In the film, a group of French, Christian monks have been living in a small village in Algeria. They offer medicine and welfare to their community, and practice their faith with discipline.
In the time the film was set, Algeria is experiencing a run of insurgent and terrorist acts from the Jemaah Islamiyah group, who are killing Christian people who have migrated to the area.
The monks, who hear of these brutal slayings through the grapevine, begin fearing they will soon be targeted. They discuss the idea of leaving the monastery, and fleeing home to France. They can’t reach agreement on what to do and so stay, in deep fear about the outcome that will surely befall them.
Soon after, they are visited by the terrorists who are seeking medical assistance for a few of their men.

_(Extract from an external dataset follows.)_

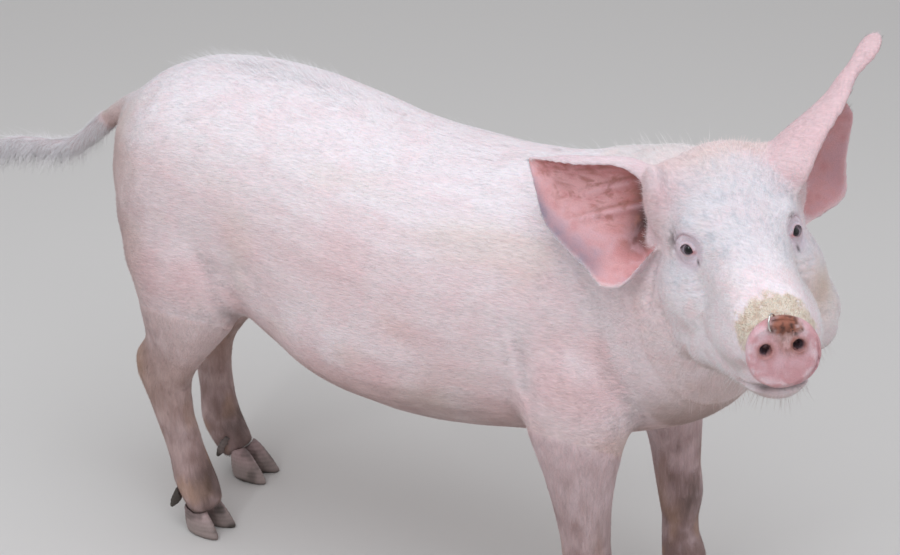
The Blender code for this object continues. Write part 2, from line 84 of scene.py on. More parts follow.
FLESH = (
    "trunk", "neck", "head", "tail", "leg_front_right", "leg_front_left",
    "leg_rear_right", "leg_rear_left", "ear_right", "ear_left",
)
LEGS = ("leg_front_right", "leg_front_left", "leg_rear_right", "leg_rear_left")

# The trunk's middle plane, and a distance that means nowhere near
TRUNK_MIDDLE = 0.07
FAR = 9.0

# Eyes and lids
EYE_RADIUS, EYE_CLEARANCE, CORNEA_RISE = 0.0118, 0.0006, 0.0007
SOCKET_FACING = (0.76, 0.62, 0.18)
GAZE = (0.86, 0.46, 0.22)
LID_SLANT = math.radians(14)
LID_HALF_WIDTH, LID_RISE, LID_DROP = 0.0084, 0.0064, 0.0050
LID_THICKNESS = 0.0014
LID_STRETCH = 0.84

# Snout
SNOUT_FRONT = 0.1675
SNOUT_LEAN, SNOUT_MIDDLE = 0.0022, -0.0765
SNOUT_HALF_WIDTH, SNOUT_HALF_HEIGHT = 0.0412, 0.0385
SNOUT_TIGHTENING = 0.095
NOSTRIL_LEAN, NOSTRIL_ACROSS, NOSTRIL_HEIGHT = 0.0025, 0.0179, -0.0685
MOUTH_HEIGHT, MOUTH_DEPTH = -0.1215, 0.0050
MUD_MIDDLE = (0.166, 0.0085, -0.0440)

# An ear is a rolled leaf. Rows: how far along, how far its middle lies to the upper margin, its
# roll's radius, half the angle it is rolled through, and how far its back lies behind the margins
EAR_ROWS = {
    "ear_right": (
        (-0.030, 0.000, 0.034, 1.90, -0.034),
        (-0.012, -0.012, 0.044, 1.75, -0.036),
        (0.004, -0.033, 0.070, 1.42, -0.036),
        (0.022, -0.037, 0.081, 1.20, -0.033),
        (0.055, -0.030, 0.085, 0.96, -0.026),
        (0.100, -0.027, 0.067, 0.95, -0.017),
        (0.136, -0.022, 0.049, 0.95, -0.011),
        (0.160, -0.013, 0.028, 0.95, -0.007),
        (0.178, -0.005, 0.012, 0.95, -0.003),
        (0.187, -0.001, 0.005, 0.95, -0.001),
    ),
    "ear_left": (
        (-0.030, 0.000, 0.042, 2.30, -0.045),
        (0.000, 0.000, 0.055, 2.10, -0.049),
        (0.030, -0.006, 0.058, 1.90, -0.046),
        (0.060, -0.012, 0.055, 1.72, -0.037),
        (0.095, -0.016, 0.047, 1.55, -0.024),
        (0.124, -0.012, 0.033, 1.42, -0.014),
        (0.142, -0.004, 0.0160, 1.20, -0.008),
        (0.158, 0.001, 0.0130, 1.00, -0.005),
        (0.178, 0.004, 0.0195, 0.85, -0.004),
        (0.196, 0.005, 0.0165, 0.85, -0.003),
        (0.205, 0.006, 0.0070, 0.85, -0.002),
    ),
}
# The ear's root, the way it points, the way its opening faces, and the roll of its upper margin
EAR_POSES = {
    "ear_right": ((-0.080, -0.080, 0.035), (-0.676, -0.697, 0.243), (0.722, -0.554, 0.418), 1.8),
    "ear_left": ((-0.078, 0.080, 0.030), (-0.348, 0.607, 0.715), (0.499, 0.745, -0.442), 1.0),
}
# How thick an ear is at its root and its tip, and how near to its middle surface its points lie
EAR_THICKNESS, EAR_NEAR = (0.0072, 0.0044), 0.014
# A narrow curl along an ear's upper margin, the turn it starts at and the angle it bends through
EAR_CURL = {"ear_right": 0.017, "ear_left": 0.004}
CURL_START, CURL_BEND = 0.84, 2.0
# How far the tip of an ear is twisted about its length, and where the twist starts
EAR_TWIST = {"ear_right": 0.0, "ear_left": math.radians(66)}
TWIST_START, TWIST_END = 0.116, 0.164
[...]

The monks discuss their issues and ideas about this, and turn the men away – not because they don’t wish to help them but because they cannot survive the travel to the remote areas the injured men are located.
When the monks were confronted by the scenario they feared the most, they dealt with it only as they knew how – by being as honest and compassionate as they could be.
From this moment on in the film, the monks find a new peace with life. They embrace each other and their daily chores, delighting in the serenity such simple pleasures bring. The prospect of slaughter still hangs over their heads, as ever present as before their visit. Yet they find that what once terrified them now holds a different meaning. They find they learn more about each other and of what their life has meant to them. And they continue to grow and embrace that, even amongst the fear they continue to feel.
I have thought a lot since about how the things we fear most; be it loss of job, separation from a partner or even death itself, are often more real in thought than in practice. We can consume ourselves thinking about them, giving our attention to them every day. But the lesson I’ve taken from the film is that it’s much more enlightening to carry on with your life, paying attention to the smallest of joys and tasks.
I won’t discuss the film any more than that, but it’s well worth seeing if you find yourself with a spare night. In the mean time, I’m going to try to keep my thoughts and actions focussed in the present.